Good week/bad week
Good week for:
‘They,’ which Merriam-Webster’s dictionary named as its 2019 Word of the Year. While “they” has been in use as a singular pronoun since the 1300s, the dictionary was honoring its more recent meaning as “a single person whose gender identity is nonbinary.”
Oligarchy, after the federal Bureau of Economic Affairs reported that through the third quarter of 2019, corporate taxes accounted for just 3.5 percent of all federal tax revenue—a sharp drop from 9 percent in 2010 and 22 percent in 1960.
Benefits for younger workers, with a report that the Audit Lab, a British marketing agency, allows its mostly under-30 employees to take “hangover days” in order to recover from nights out boozing with clients.
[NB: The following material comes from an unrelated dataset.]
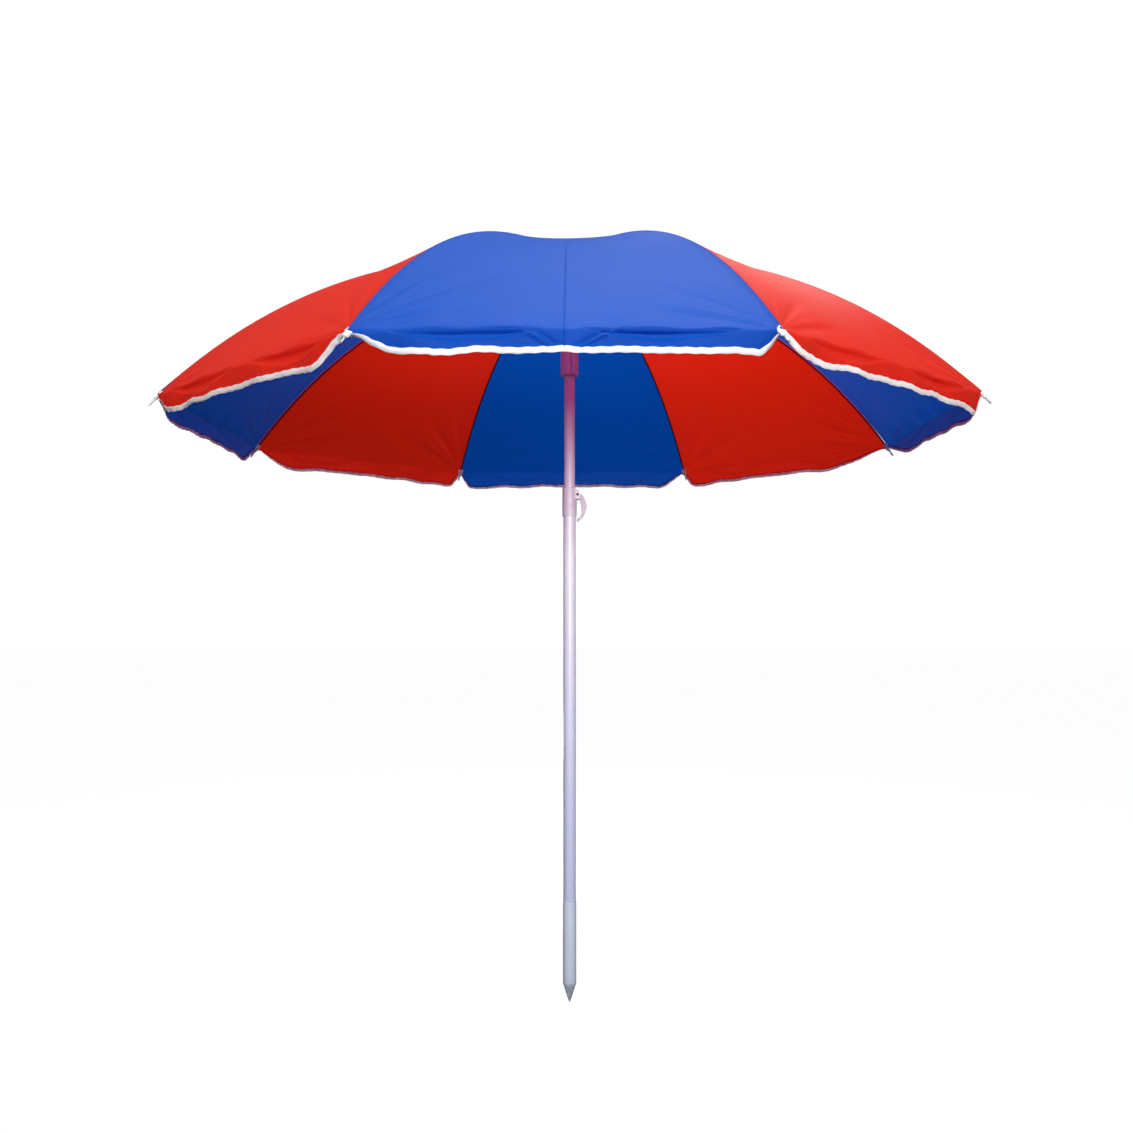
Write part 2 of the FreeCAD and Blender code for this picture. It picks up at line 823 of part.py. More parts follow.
def half_gore(side):
    """Half a gore beside a rib that lies along +X, on the side +1 or -1, with its valance.

    Its taut part hangs on straight lines from rib to rib, with a small sag between them.
    """
    pitch = math.radians(size("rib_step"))
    neighbour = FreeCAD.Vector(math.cos(pitch), side * math.sin(pitch), 0)
    gap = size("cover_gap")
    rim = size("rim_radius")

    def point(radius, share, lift):
        """A point of the surface: share runs from 0 at the rib to 1 at the gore's middle."""
        half_width = radius * math.sin(pitch / 2)
        span = gap + (half_width - 2 * gap) * share
        toward = span / (2 * half_width)
        place = FreeCAD.Vector(radius, 0, 0) * (1 - toward) + neighbour * (radius * toward)
        sag = size("cover_sag") * 4 * toward * (1 - toward)
        belly = math.sin(math.pi * (radius / rim) ** 0.8) ** 2
        place.z = cover_level(radius) - sag * belly + lift
        return place

    def skin(lift):
        rows = []
        inner = size("cover_inner_radius")
        for step in range(9):
            radius = inner + (rim - inner) * step / 8
            rows.append([point(radius, share / 4, lift) for share in range(5)])
        surface = Part.BSplineSurface()
        surface.interpolate(rows)
        return surface.toShape()

    lower = skin(0)
    upper = skin(size("cover_thickness"))
    walls = []
    for low_edge, high_edge in zip(lower.Edges, upper.Edges):
        walls.append(Part.makeRuledSurface(low_edge, high_edge))
    shell = Part.makeShell([lower, upper] + walls)
    shell.sewShape()
    main = Part.Solid(shell)
    if main.Volume < 0:
        main.reverse()

    corner = point(rim, 0, 0.6)
    middle = point(rim, 1, 0.6)
    along = (middle - corner).normalize()
    inward = FreeCAD.Vector(-along.y * side, along.x * side, 0)
    if inward.dot(FreeCAD.Vector(1, 0, 0)) > 0:
        inward = inward * -1
    drop = FreeCAD.Vector(0, 0, -size("valance_drop"))
    bevel = along * size("valance_corner")
    outline = [corner, middle, middle + drop, corner + bevel + drop, corner]
    if along.cross(drop).dot(inward) < 0:
        outline.reverse()
    face = Part.Face(Part.makePolygon(outline))
    flap = face.extrude(inward * size("cover_thickness"))
    return main.fuse(flap).removeSplitter()


def make_half_gores():
    """Sixteen half gores: each rides with the rib that it is sewn to."""
    shapes = {side: half_gore(side) for side in (-1, 1)}
    for number in range(1, RIBS + 1):
        for side, gore, word in ((-1, number, "right"), (1, number % RIBS + 1, "left")):
            label = f"gore_{gore}_{word}"
            made = doc.addObject("Part::Feature", label)
            made.Shape = shapes[side]
            done(turned(made, number), label)


# ---------------------------------------------------------------- everything


def check():
    """Stops on any failed object, and on any sub-part without a sound shape."""
    for obj in doc.Objects:
        bad = [word for word in obj.State if word in ("Invalid", "Error")]
        if bad:
            raise RuntimeError(f"{obj.Name} is {bad}")
    for obj in parts:
        if obj.Shape.isNull() or not obj.Shape.isValid() or obj.Shape.Volume <= 0:
            raise RuntimeError(f"{obj.Label} has no sound shape")


def write():
    os.makedirs("parts", exist_ok=True)
    for obj in parts:
        obj.Shape.exportStep(f"parts/{obj.Label}.step")
        print(obj.Label, len(obj.Shape.Solids), round(obj.Shape.Volume, 1))


make_spike()
make_lower_tube()
make_collar()
make_collar_rivet()
make_lever_pin()
make_clamp_shoe()
make_lever()
make_upper_tube()
make_guide_bush()
make_crown_hub()
make_ring("crown_ring", "crown_ring_radius", HINGE_LEVEL)
make_top_cap()
make_runner()
make_ring("runner_ring", "runner_ring_radius", "<runner_ring_height>")
make_latch()
make_latch_pin()
for rib_number in range(1, RIBS + 1):
    make_rib(rib_number)
    make_bracket(rib_number)
    make_stretcher(rib_number)
make_half_gores()
doc.recompute()
check()
write()
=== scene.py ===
"""The looks of a beach umbrella: its sewn cover, bindings and finishes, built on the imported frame.

Units are metres. +Z is up, the front is -Y, and the pole stands on the Z axis.
"""

from __future__ import annotations

import logging
import math
from dataclasses import dataclass, field
from enum import Enum
from typing import Any, Callable, Optional, Union

import bmesh
import bpy
import numpy as np
from mathutils import Matrix, Vector


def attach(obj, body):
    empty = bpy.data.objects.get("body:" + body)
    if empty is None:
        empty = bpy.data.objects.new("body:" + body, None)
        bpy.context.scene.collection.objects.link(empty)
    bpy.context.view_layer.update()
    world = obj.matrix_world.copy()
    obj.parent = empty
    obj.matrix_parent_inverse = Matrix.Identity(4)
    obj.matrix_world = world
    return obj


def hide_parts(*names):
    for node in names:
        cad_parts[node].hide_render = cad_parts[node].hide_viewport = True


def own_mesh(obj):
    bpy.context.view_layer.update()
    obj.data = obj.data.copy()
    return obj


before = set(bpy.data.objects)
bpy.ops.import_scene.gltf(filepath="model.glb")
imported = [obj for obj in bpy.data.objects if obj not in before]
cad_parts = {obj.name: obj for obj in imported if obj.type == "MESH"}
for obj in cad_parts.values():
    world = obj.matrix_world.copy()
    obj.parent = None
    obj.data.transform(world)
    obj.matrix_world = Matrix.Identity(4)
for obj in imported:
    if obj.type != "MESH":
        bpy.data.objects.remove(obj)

log = logging.getLogger("beach_umbrella")

RIBS = 8
MILLIMETRE = 0.001
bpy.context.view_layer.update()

Colour = tuple[float, float, float]
Place = tuple[float, float, float]
Number = Union[float, "Value"]
Owner = Union[bpy.types.Material, bpy.types.World]


# ------------------------------------------------------------------ shader expressions


class Value:
    """A number socket of a node tree. Arithmetic on it adds Math nodes."""

    def __init__(self, recipe: "Recipe", socket: bpy.types.NodeSocket) -> None:
        """Keeps the socket and the recipe that it belongs to."""
        self.recipe = recipe
        self.socket = socket

    def _math(self, operation: str, *terms: Number) -> "Value":
        """A Math node of one operation on the terms, in their order."""
        sockets = dict(enumerate(terms))
        return self.recipe.node("ShaderNodeMath", {"operation": operation}, sockets)

    def __add__(self, other: Number) -> "Value":
        """The sum."""
        return self._math("ADD", self, other)

    __radd__ = __add__

    def __sub__(self, other: Number) -> "Value":
        """This less the other."""
        return self._math("SUBTRACT", self, other)

    def __rsub__(self, other: Number) -> "Value":
        """The other less this."""
        return self._math("SUBTRACT", other, self)

    def __mul__(self, other: Number) -> "Value":
        """The product."""
        return self._math("MULTIPLY", self, other)

    __rmul__ = __mul__

    def wave(self, period: float) -> "Value":
        """A sine of this value with a period in the same unit."""
        return self._math("SINE", self * (2 * math.pi / period))

    def size(self) -> "Value":
        """The value without its sign."""
        return self._math("ABSOLUTE", self)

    def ramp(self, low: float, high: float) -> "Value":
        """A smooth rise from 0 at low to 1 at high, or a fall where low is over high.

        Args:
            low: the value that gives 0.
            high: the value that gives 1.
        """
        falling = low > high
        first, last = (high, low) if falling else (low, high)
        settings = {"interpolation_type": "SMOOTHSTEP"}
        sockets = {"Value": self, "From Min": first, "From Max": last}
        risen = self.recipe.node("ShaderNodeMapRange", settings, sockets)
        return 1 - risen if falling else risen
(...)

Hangover days, the company said, help promote “a trusting environment.
Bad week for:
Male egos, after J.J., a Japanese fashion magazine aimed at young women, earned global ridicule for advising its readers to flatter men by telling them they “sound like Socrates” whenever they say something “complicated.”
Carnivores, after two inspectors from the federal Food Safety and Inspection Service filed whistleblower complaints alleging that under new, looser inspection rules, the nation’s pork will soon be contaminated with feces, toenails, sex organs, bladders, and hair.
That awkward age, after middle-school students were evacuated from a Florida school bus following reports of a possible toxic gas release. First responders traced the source of the odor to a single student who had doused himself with too much Axe body spray.